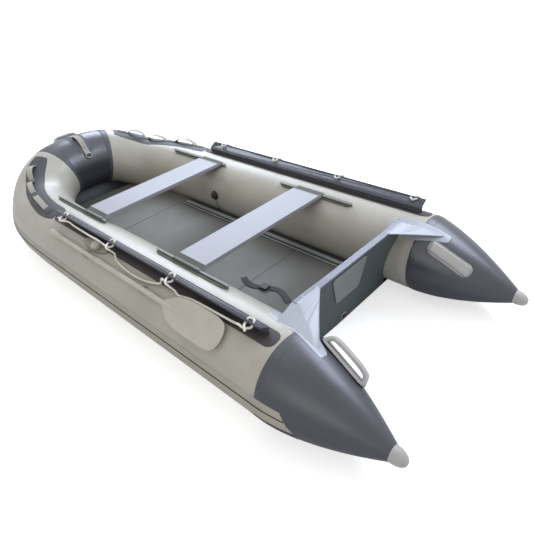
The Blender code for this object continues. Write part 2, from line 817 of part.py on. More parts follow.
def transom_frame():
    """An empty at the top of the board's aft face: x points forward through the board and z up along it."""
    empty = bpy.data.objects.new("transom_frame", None)
    PARTS.objects.link(empty)
    empty.location = (aft(TRANSOM_AFT), 0, TRANSOM_TOP)
    empty.rotation_euler = (0, -TRANSOM_RAKE, 0)
    bpy.context.view_layer.update()
    return empty


def on_transom(obj, matrix):
    """Places an object by a matrix in the transom's own frame."""
    obj.parent = TRANSOM
    obj.matrix_local = matrix
    return obj


def across_board(forward, offset, drop):
    """A frame on the transom for outlines drawn in (y, z), with its normal through the board."""
    matrix = Matrix(((0, 0, 1), (1, 0, 0), (0, 1, 0))).to_4x4()
    matrix.translation = Vector((forward, offset, -drop))
    return matrix


def drain_drop():
    return (TRANSOM_TOP - DRAIN_HEIGHT) / math.cos(TRANSOM_RAKE)


def transom_board(material):
    half = TRANSOM_HALF_WIDTH
    middle = bottom_middle(0)
    edge = bottom_edge(0)[0]
    corner = middle + (edge.z - middle) * half / edge.y
    lean = math.cos(TRANSOM_RAKE)
    low_middle = (middle + SEAT_GAP - TRANSOM_TOP) / lean
    low_corner = (corner + SEAT_GAP - TRANSOM_TOP) / lean
    outline = [(-half, 0), (-half, low_corner), (0, low_middle), (half, low_corner), (half, 0)]
    board = plate("transom_board", [outline], TRANSOM_THICKNESS, material, Matrix())
    on_transom(board, across_board(TRANSOM_THICKNESS / 2, 0, 0))
    for name, side in SIDES:
        ends = [ring(-STRAIGHT_LENGTH, SEAT_GAP, side), ring(0, SEAT_GAP, side)]
        boolean(board, loft(name + "_tube_cutter", ends, None), "DIFFERENCE")
    hole = turned(
        "drain_cutter",
        [
            (0, TRANSOM_THICKNESS / 2 + CUT_OVERRUN),
            (DRAIN_SLEEVE_RADIUS + SEAT_GAP, TRANSOM_THICKNESS / 2 + CUT_OVERRUN),
            (DRAIN_SLEEVE_RADIUS + SEAT_GAP, -TRANSOM_THICKNESS / 2 - CUT_OVERRUN),
            (0, -TRANSOM_THICKNESS / 2 - CUT_OVERRUN),
        ],
        None,
        Matrix(),
    )
    on_transom(hole, across_board(TRANSOM_THICKNESS / 2, DRAIN_OFFSET, drain_drop()))
    boolean(board, hole, "DIFFERENCE")
    return board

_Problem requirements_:
Copy out the whole listing exactly.

_Worked answer_:
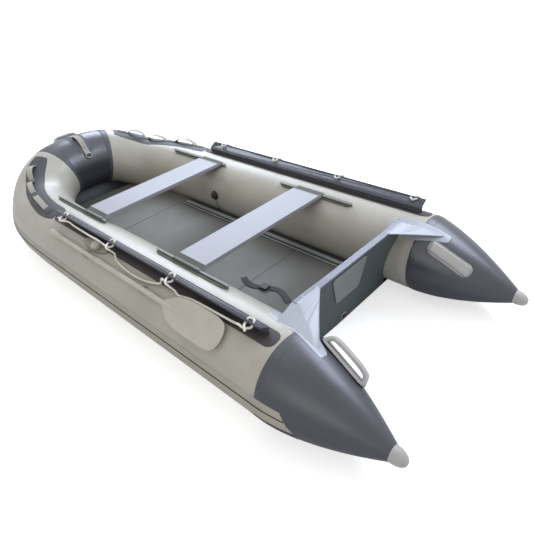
The Blender code for this object continues. Write part 2, from line 817 of part.py on. More parts follow.
def transom_frame():
    """An empty at the top of the board's aft face: x points forward through the board and z up along it."""
    empty = bpy.data.objects.new("transom_frame", None)
    PARTS.objects.link(empty)
    empty.location = (aft(TRANSOM_AFT), 0, TRANSOM_TOP)
    empty.rotation_euler = (0, -TRANSOM_RAKE, 0)
    bpy.context.view_layer.update()
    return empty


def on_transom(obj, matrix):
    """Places an object by a matrix in the transom's own frame."""
    obj.parent = TRANSOM
    obj.matrix_local = matrix
    return obj


def across_board(forward, offset, drop):
    """A frame on the transom for outlines drawn in (y, z), with its normal through the board."""
    matrix = Matrix(((0, 0, 1), (1, 0, 0), (0, 1, 0))).to_4x4()
    matrix.translation = Vector((forward, offset, -drop))
    return matrix


def drain_drop():
    return (TRANSOM_TOP - DRAIN_HEIGHT) / math.cos(TRANSOM_RAKE)


def transom_board(material):
    half = TRANSOM_HALF_WIDTH
    middle = bottom_middle(0)
    edge = bottom_edge(0)[0]
    corner = middle + (edge.z - middle) * half / edge.y
    lean = math.cos(TRANSOM_RAKE)
    low_middle = (middle + SEAT_GAP - TRANSOM_TOP) / lean
    low_corner = (corner + SEAT_GAP - TRANSOM_TOP) / lean
    outline = [(-half, 0), (-half, low_corner), (0, low_middle), (half, low_corner), (half, 0)]
    board = plate("transom_board", [outline], TRANSOM_THICKNESS, material, Matrix())
    on_transom(board, across_board(TRANSOM_THICKNESS / 2, 0, 0))
    for name, side in SIDES:
        ends = [ring(-STRAIGHT_LENGTH, SEAT_GAP, side), ring(0, SEAT_GAP, side)]
        boolean(board, loft(name + "_tube_cutter", ends, None), "DIFFERENCE")
    hole = turned(
        "drain_cutter",
        [
            (0, TRANSOM_THICKNESS / 2 + CUT_OVERRUN),
            (DRAIN_SLEEVE_RADIUS + SEAT_GAP, TRANSOM_THICKNESS / 2 + CUT_OVERRUN),
            (DRAIN_SLEEVE_RADIUS + SEAT_GAP, -TRANSOM_THICKNESS / 2 - CUT_OVERRUN),
            (0, -TRANSOM_THICKNESS / 2 - CUT_OVERRUN),
        ],
        None,
        Matrix(),
    )
    on_transom(hole, across_board(TRANSOM_THICKNESS / 2, DRAIN_OFFSET, drain_drop()))
    boolean(board, hole, "DIFFERENCE")
    return board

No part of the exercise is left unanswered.